Professor Wragg says that would mean "bussing" children from one area to another. And parents who accepted their school allocation resignedly in the Eighties would be less biddable in the new world of parental choice and rights promoted by government policies in the past decade.
If there is agreement that the comprehensive system needs to change, there is none at all about how it should be done. No government can enforce mixed-ability teaching. The present hierarchy of comprehensive schools along class lines may contribute to the gulf in pupils' achievement, but Mr Blunkett's specialist schools may just succeed in exchanging one hierarchy of schools for another - with streetwise parents coming out, once more, on top.
Comprehensive schools - a brief history
The 1944 Education Act, cornerstone of the British education system, says all children should be educated in accordance with their age, aptitude and ability.

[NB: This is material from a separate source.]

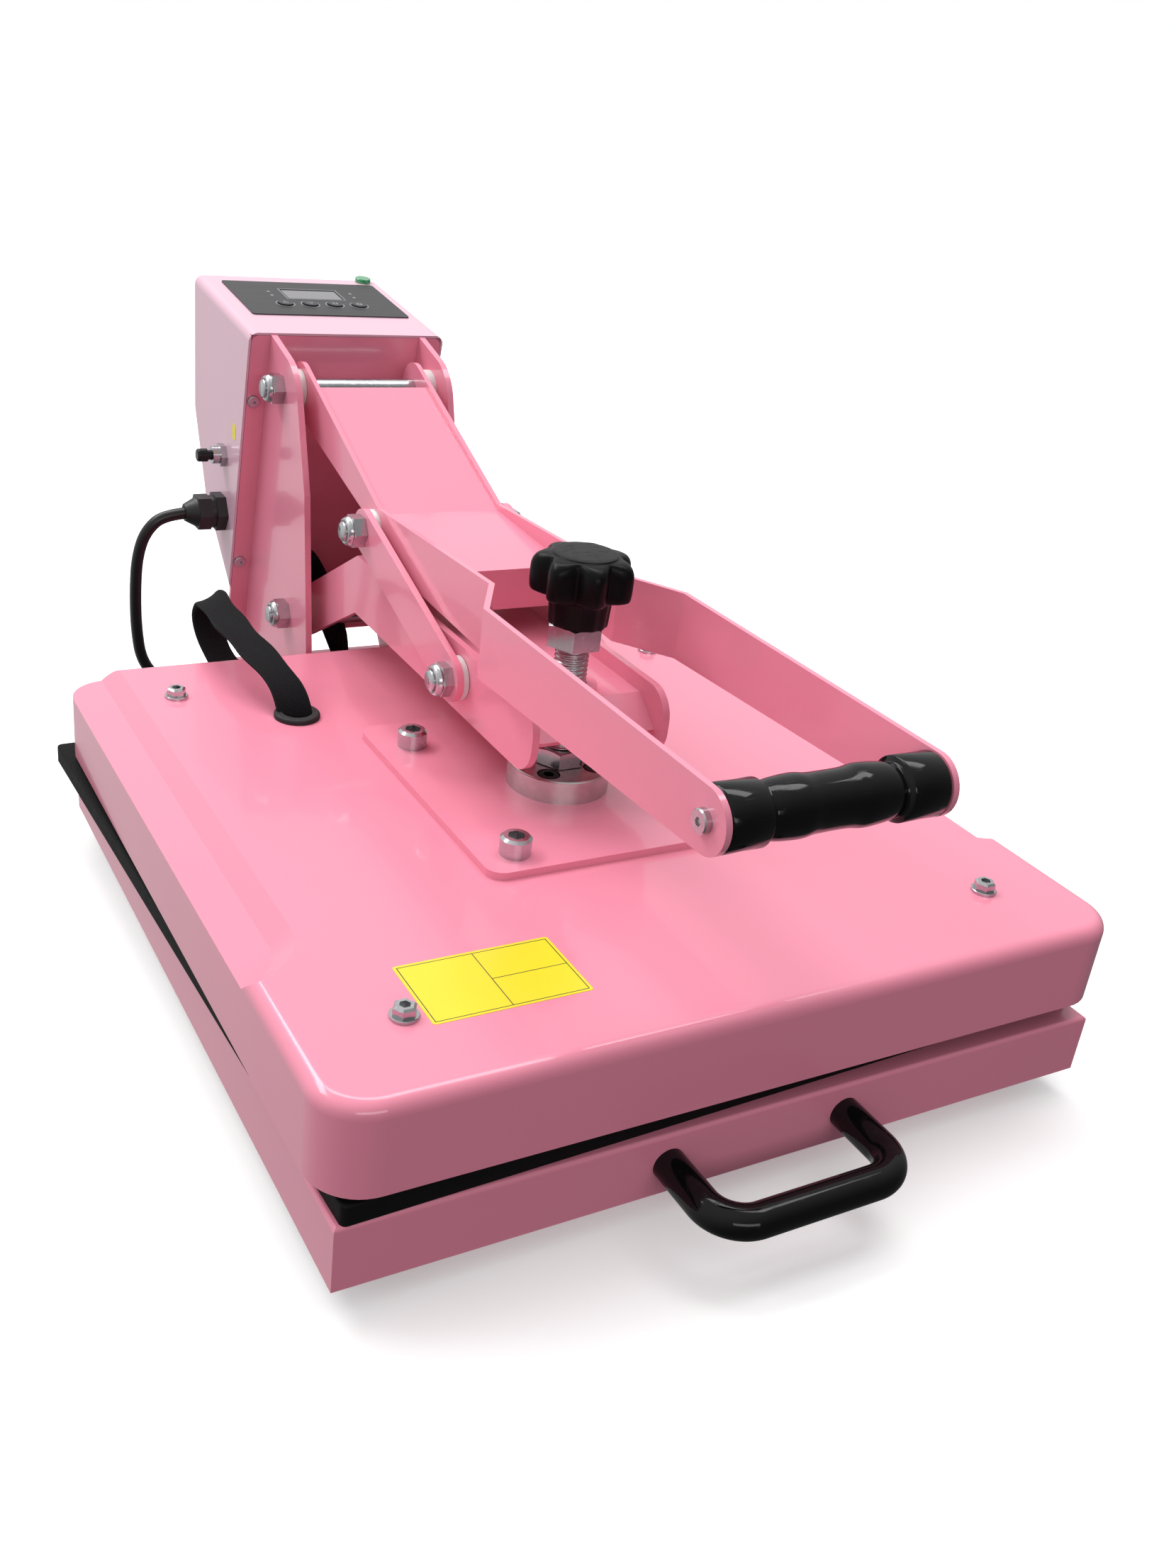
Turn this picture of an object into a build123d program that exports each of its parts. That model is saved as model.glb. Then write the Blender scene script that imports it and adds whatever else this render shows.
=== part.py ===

It envisages a tripartite system of grammar, technical and secondary modern schools. Few technical schools open. The first comprehensive opens in Windemere in 1945.
In 1950 it is Labour Party policy to introduce comprehensive schools. All-ability schools begin to appear in Labour-controlled areas. Among the first are in Coventry, which had first discussed what it then called multilateral schools 10 years earlier.
In 1966 the Labour government asks local education authorities to bring forward comprehensive proposals.
Mrs Thatcher, while Education Secretary in the early Seventies, presides over the closure of more grammar schools than any other politician before or since.
Battles carry on throughout the Seventies in areas where there was resistance to the introduction of comprehensive schools. By the end of the decade, mass comprehensivisation is complete. The vast majority of schools are comprehensive, with selective schools existing only in small pockets.